The taste of her filled him, the memory of it burning brighter than the sizzling blades of light cleaving the sky, and that snapped him back to reality quicker than a sharp slap. He was treading on dangerous ground, going places he’d sworn he’d never go again.

Had he made a mistake staying true to her? It wasn’t that opportunities hadn’t presented themselves. He’d had his share of seductive glances and heated innuendoes, not to mention overt offers, over the past two years. If he’d acted on one or more of them, would it have made it easier to move on? Maybe then he wouldn’t be so tempted to do the very thing that could destroy the one woman he’d do anything to protect.

Cutting her loose had been the best gift he’d ever given her. He’d realized that, if nothing else, tonight. She’d said it herself; her heart was finally healing. If he gave in to temptation and made love to her, he risked breaking it all over again. Nothing was powerful enough to compel him to do that. Not even the pounding need inside him, screaming to be appeased.

He turned over in bed, tried to get comfortable even as desire fought to ensure he didn’t. Outside, thunder boomed. Lightning lacerated the bruised sky. In the crib beside him, Will softly snored. And a few doors down the hall, barely a heartbeat away, the woman he ached for lay sleeping, oblivious to his torment.

The townhouse slept, swathed in gray gloom, the windows dark, save for the occasional slash of lightning reflected in the glass. Behind him the night yawned, bottomless and hungry. With the help of his LAT-17 snap gun, Raymond disengaged the lock and crept inside, happy the new occupants hadn’t had the good sense to install an alarm. Not that an alarm would have dissuaded him. Breaking and entering was his specialty. Still, no matter how adept he was at this sort of thing, he didn’t consider himself a thief. Those days were behind him. Now he was a facilitator, the middleman. He got the job done, no matter how dirty, and in the process he kept his employer’s hands clean.

Around him, silence pulsed like a living creature holding its breath. Oily shadows stretched across the floor and ceiling. His 9mm SIG was strapped to his belt, within easy reach should trouble arise, though he hoped not to have to use it. Another break-in would be sure to raise some eyebrows, and the last thing his boss wanted was for the cops to start connecting the dots.

There had been too many incidents already. First was the death of Adrien Gorski, the computer geek who had assisted Birch in his investigation. Raymond had learned that Gorski suffered from a heart condition and was on a drug called Digoxin. A few weeks ago he’d broken into the guy’s house and made him ingest five times the recommended dose. Gorski had died of a heart attack that very night. Since the cause of death was obvious and given Gorski’s medical history, the authorities hadn’t bothered with an autopsy.

Then there had been the first attempt on Birch’s life.
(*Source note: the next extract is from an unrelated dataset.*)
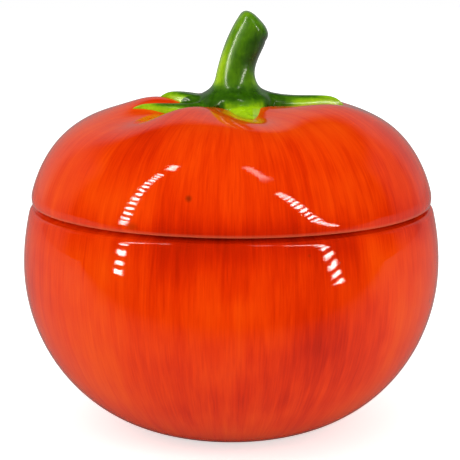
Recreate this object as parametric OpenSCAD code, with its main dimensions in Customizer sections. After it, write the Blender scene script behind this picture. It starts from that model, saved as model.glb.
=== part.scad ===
// Covered jar in the shape of a tomato: a round bowl, and a lobed lid whose knob is the stem with
// five sepals round its base. Z is up, and the origin is the centre of the foot's resting face.

/* [Bowl] */
// Widest radius of the bowl
bowl_r = 63.5; // [60:0.5:75]
// Height of the widest part above the foot
belly_z = 50; // [42:1:56]
// Outer radius of the flat foot
foot_r = 20; // [16:1:28]
// Thickness of the bowl's wall and floor
wall = 4; // [3:0.5:5]
// Depth of the recess inside the foot
recess = 1.6; // [1:0.2:2.4]

/* [Seam between bowl and lid] */
// Outer radius at the seam
seam_r = 61; // [58:0.5:61.5]
// Height of the seam above the foot
seam_z = 69; // [66:1:76]
// Radius of the soft edges on both sides of the seam
edge_r = 0.6; // [0.4:0.1:1]

/* [Lid] */
// Height of the even dome's crest above the foot, before the lobes
crest_z = 98.5; // [94:0.5:104]
// Distance of the crest from the axis
crest_r = 14; // [11:0.5:18]
// Depth of the dimple under the stem
dimple = 4; // [2:0.5:5]
// Number of lobes
lobes = 5; // [4:1:6]
// Depth of the grooves between the lobes
groove = 3.4; // [1:0.2:3.6]
// Depth of the groove under the right-hand sepal, as a share of the others
right_groove = 0.25; // [0:0.05:1]
// Height of the left-hand lobe above the even dome
left_lobe = 2.2; // [0:0.1:2.6]
// Height of the hollow under the lid
hollow_h = 21; // [14:0.5:21]

/* [Locating ring] */
// Radial gap between the ring and the bowl's mouth
ring_gap = 0.7; // [0.4:0.1:1.2]
// Thickness of the ring
ring_t = 2.8; // [2:0.2:3.4]
// Distance that the ring reaches down into the bowl
ring_h = 5; // [3:0.5:8]

/* [Stem] */
// Height of the stem's tip above the foot
stem_z = 126; // [118:1:134]
// Radius of the stem at its waist
stem_r = 5.5; // [4.5:0.1:7]
// Sideways reach of the stem's top from its base
stem_lean = 6.4; // [3:0.2:9]
// Tilt of the cut face at the top of the stem, from level
cut_tilt = 46; // [20:1:50]

/* [Sepals] */
// Length of a sepal from the axis to its tip
sepal_l = 33; // [28:1:35]
// Widest half-width of a sepal
sepal_w = 5.4; // [4:0.2:6]
// Height of a sepal above the surface it lies on
sepal_h = 2; // [1.2:0.2:3]
// Distance from the axis at which a sepal leaves the stem's foot
sepal_root_r = 5; // [4.5:0.5:6]

/* [Hidden] */

mouth_r = seam_r - wall;
ring_or = mouth_r - ring_gap;
ring_ir = ring_or - ring_t;
arc_steps = 24;
lid_sides = 80;
lid_steps = 16;
tube_sides = 28;
leaf_sides = 14;
stem_foot_z = crest_z - dimple - 1.2;
stem_waist_z = crest_z + 8.5;
flare_z = crest_z + 3.1;
cut_z = stem_z - 2.6;
glaze_red = "#e8400c";
glaze_green = "#3f8a1c";
glaze_white = "#f1ead8";
sink = 0.01;

$fn = 96;

// A superellipse quarter from [r0, z0], level there, to [r1, z1], upright there.
function quarter(r0, z0, r1, z1, n, m, steps) = [
    for (i = [0 : steps]) let (t = 90 * i / steps)
        [r0 + (r1 - r0) * pow(sin(t), 2 / n), z1 + (z0 - z1) * pow(cos(t), 2 / m)]
];

// A quarter circle about [r, z] from angle a0 to a1.
function fillet(r, z, rad, a0, a1) = [
    for (i = [0 : 4]) let (a = a0 + (a1 - a0) * i / 4) [r + rad * cos(a), z + rad * sin(a)]
];

// The bowl's shoulder eases in from the belly to the seam.
function shoulder(r0, r1, z1, steps) = [
    for (i = [1 : steps]) let (s = i / steps) [r0 - (r0 - r1) * s * s, belly_z + (z1 - belly_z) * s]
];

// Closed solid through a list of rings that hold the same number of points.
module skin(rings) {
    n = len(rings[0]);
    last = len(rings) - 1;
    sides = [
        for (k = [0 : last - 1], i = [0 : n - 1])
            let (a = k * n + i, b = k * n + (i + 1) % n)
                each [[a, a + n, b + n], [a, b + n, b]]
    ];
    bottom = [for (i = [0 : n - 1]) i];
    top = [for (i = [n - 1 : -1 : 0]) last * n + i];
    polyhedron([for (ring = rings) each ring], concat([bottom, top], sides), convexity = 6);
}

module bowl() {
    color(glaze_red)
        rotate_extrude()
            polygon(concat(
                [[0, recess], [foot_r - wall - 1, recess], [foot_r - wall, 0]],
                quarter(foot_r, 0, bowl_r, belly_z, 1.85, 2, arc_steps),
                shoulder(bowl_r, seam_r, seam_z - edge_r, 8),
                fillet(seam_r - edge_r, seam_z - edge_r, edge_r, 0, 90),
                fillet(mouth_r + edge_r, seam_z - edge_r, edge_r, 90, 180),
                [for (i = [8 : -1 : 1]) shoulder(bowl_r - wall, mouth_r, seam_z - 2 * edge_r, 8)[i - 1]],
                [for (i = [arc_steps : -1 : 1])
                    quarter(0, recess + wall, bowl_r - wall, belly_z, 1.85, 2, arc_steps)[i]],
                [[0, recess + wall]]
            ));
}

// Signed angle from b to a, and a bell curve that is 1 at zero.
function turn_to(a, b) = (a - b + 540) % 360 - 180;
function bell(x) = exp(-x * x);

// 1 along the middle of a groove and 0 on a lobe's crest. The right-hand groove is shallower.
function groove_at(a) =
    pow((1 + cos(lobes * a)) / 2, 2) * (1 - (1 - right_groove) * bell(turn_to(a, 0) / 36));

// Full lobes: angle, distance from the axis, height above the even dome and radial reach.
FULL_LOBES = [
    [36, 28, 1, 11],
    [108, 26, 0.8, 11],
    [180, 23, left_lobe, 9],
    [234, 24, 1.7, 10],
    [336, 33, 1.7, 11],
];

// Height of the surface above the even dome because of one full lobe, and of all of them.
function lobe_lift(r, a, f) = f[2] * bell(turn_to(a, f[0]) / 24) * bell((r - f[1]) / f[3]);
function all_lift(r, a, k = 0) =
    k < len(FULL_LOBES) ? lobe_lift(r, a, FULL_LOBES[k]) + all_lift(r, a, k + 1) : 0;

// Rings of the lid's outside, from its lower edge up to the crests and down into the dimple.
function lid_ring(r, z, depth, tilt) = [
    for (i = [0 : lid_sides - 1])
        let (a = 360 * i / lid_sides, d = depth * groove_at(a), q = r - d * cos(tilt))
            [q * cos(a), q * sin(a), z - d * sin(tilt) + (tilt < 5 ? 0 : all_lift(r, a))]
];

module lid_outside() {
    dome_z = seam_z + edge_r;
    edge = [
        for (p = fillet(seam_r - edge_r, dome_z, edge_r, -90, -20)) lid_ring(p[0], p[1], 0, 0)
    ];
    dome = [
        for (i = [0 : lid_steps])
            let (t = 90 * i / lid_steps, reach = seam_r - crest_r, rise = crest_z - dome_z)
                lid_ring(crest_r + reach * pow(cos(t), 0.51), dome_z + rise * pow(sin(t), 1.42),
                    groove * pow(t / 90, 3), t)
    ];
    hollow = [
        for (q = [0.2 : 0.2 : 0.8])
            lid_ring(crest_r * (1 - q), crest_z - dimple * (1 - cos(180 * q)) / 2,
                groove * (1 - q), 90)
    ];
    skin(concat(edge, dome, hollow));
}

module lid() {
    color(glaze_red)
        difference() {
            lid_outside();
            rotate_extrude()
                polygon(concat(
                    [[0, seam_z - sink], [ring_ir, seam_z - sink]],
                    [for (i = [0 : arc_steps - 1]) let (t = 90 * i / arc_steps)
                        [ring_ir * pow(cos(t), 0.5), seam_z + hollow_h * pow(sin(t), 1.2)]],
                    [[0, seam_z + hollow_h]]
                ));
        }
}

// Plain ring that hangs from the lid's underside into the bowl's mouth.
module lid_flange() {
    taper = 0.6;
    color(glaze_white)
        rotate_extrude()
            polygon(concat(
                [[ring_ir, seam_z], [ring_ir, seam_z - ring_h + edge_r]],
                fillet(ring_ir + edge_r, seam_z - ring_h + edge_r, edge_r, 180, 270),
                fillet(ring_or - edge_r - taper, seam_z - ring_h + edge_r, edge_r, 270, 360),
                [[ring_or, seam_z]]
            ));
}

// The stem stands upright as far as its waist, then leans over towards +X.
function stem_x(z) = 1.2 + stem_lean * pow(max(0, z - stem_waist_z) / (cut_z - stem_waist_z), 1.5);

// The stem flares at its foot, where it runs out into the sepals.
function stem_radius(z) = stem_r + 4.7 * exp((flare_z - max(z, flare_z)) / 2.2);

function stem_ring(x, z, tilt, r) = [
    for (i = [0 : tube_sides - 1])
        let (a = 360 * i / tube_sides)
            [x + r * cos(a) * cos(tilt), r * sin(a), z - r * cos(a) * sin(tilt)]
];

module stem() {
    flare_r = stem_radius(flare_z);
    // Round disc at the middle of the sepals, let into the dimple
    disc = [
        for (p = [[0, -2], [4.6, 0.6], [6.6, 0.9]])
            stem_ring(stem_x(0), stem_foot_z + p[0], 0, flare_r + p[1])
    ];
    shaft = [
        for (i = [0 : 16])
            let (s = i / 16, z = flare_z + (cut_z - 1.2 - flare_z) * s)
                stem_ring(stem_x(z), z, cut_tilt * s * s, stem_radius(z) * (1 - 0.1 * pow(s, 6)))
    ];
    // Soft edge and slightly domed face at the cut
    crown = [
        for (p = [[0.5, 0.8], [0.9, 0.62], [1.1, 0.3]])
            stem_ring(stem_x(cut_z) + p[0] * sin(cut_tilt), cut_z - 1 + p[0] * cos(cut_tilt),
                cut_tilt, stem_r * p[1])
    ];
    color(glaze_green)
        skin(concat(disc, shaft, crown));
}

// Height of a sepal's spine from its root (s = 0) to its tip (s = 1): it dips a little beside the
// stem, swells, and runs down to the tip. drop lowers the tip further.
function spine_z(s, drop) =
    crest_z + sepal_h - sin(180 * min(1, s * 1.7)) - 1.2 * pow(s, 5) - drop * s * s;

// Half-width of a sepal: widest a third of the way out, pointed at the tip.
function leaf_width(s) = sepal_w * (0.12 + 0.88 * pow(sin(45 + 135 * s), 0.8));

// Cross-section of a sepal: a low arch above, and a deeper root below that beds into the lid.
function leaf_ring(reach, s, drop) =
    let (rise = sepal_h * (1 - 0.75 * pow(s, 4)), root = 3.4 * (1 - 0.5 * pow(s, 8)))
        [for (i = [0 : leaf_sides - 1])
            let (a = 360 * i / leaf_sides, reach_z = sin(a) > 0 ? rise : root)
                [reach * s, leaf_width(s) * cos(a), spine_z(s, drop) - rise + reach_z * sin(a)]];

module sepal(angle, reach, drop = 0) {
    steps = 13;
    start = sepal_root_r / reach;
    color(glaze_green)
        rotate([0, 0, angle])
            skin([for (i = [0 : steps]) leaf_ring(reach, start + (1 - start) * i / steps, drop)]);
}

module sepal_right() sepal(3, sepal_l + 1);
module sepal_right_back() sepal(78, sepal_l - 5, 1);
module sepal_left_back() sepal(168, sepal_l - 8);
module sepal_left_front() sepal(201, sepal_l - 1, 0.8);
module sepal_front() sepal(284, sepal_l - 10, 2.6);

bowl();
lid();
lid_flange();
stem();
sepal_right();
sepal_right_back();
sepal_left_back();
sepal_left_front();
sepal_front();
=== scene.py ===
"""Glazed tomato jar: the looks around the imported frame. Metres, Z up, the viewer on the -Y side."""

import math
from collections import namedtuple

import bpy
import numpy as np
from mathutils import Matrix, Vector


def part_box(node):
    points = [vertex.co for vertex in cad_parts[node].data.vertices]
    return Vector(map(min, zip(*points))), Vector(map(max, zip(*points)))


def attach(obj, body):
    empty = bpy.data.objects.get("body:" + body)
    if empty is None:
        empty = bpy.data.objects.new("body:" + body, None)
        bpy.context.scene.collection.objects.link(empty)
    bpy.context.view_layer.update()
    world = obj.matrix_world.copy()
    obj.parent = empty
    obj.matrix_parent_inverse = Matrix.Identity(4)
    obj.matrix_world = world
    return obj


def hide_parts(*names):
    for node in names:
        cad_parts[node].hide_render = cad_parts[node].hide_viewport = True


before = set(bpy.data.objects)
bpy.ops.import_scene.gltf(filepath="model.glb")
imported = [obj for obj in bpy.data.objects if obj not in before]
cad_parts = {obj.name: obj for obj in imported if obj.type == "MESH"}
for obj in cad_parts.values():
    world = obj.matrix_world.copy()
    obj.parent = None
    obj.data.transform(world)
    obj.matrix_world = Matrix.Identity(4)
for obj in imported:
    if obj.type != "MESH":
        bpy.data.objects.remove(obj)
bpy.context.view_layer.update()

# ---------------------------------------------------------------------------
# Sizes, taken from the frame. Shapes are worked out in millimetres.
# ---------------------------------------------------------------------------

MM = 0.001


def box_mm(node):
    """A CAD node's lowest and highest corners, in millimetres."""
    low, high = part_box(node)
    return np.array(low) / MM, np.array(high) / MM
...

When Raymond had gotten his orders, he’d devised a plan to get rid of the target without having to personally spill any blood. He’d punctured one of the tires on Birch’s fully equipped Volvo sedan. The car had been new from the looks of it, the black paint gleaming in the morning sun, without a nick on it. It obviously paid to be a lawyer in Boston. But not as much as it paid to be a middleman.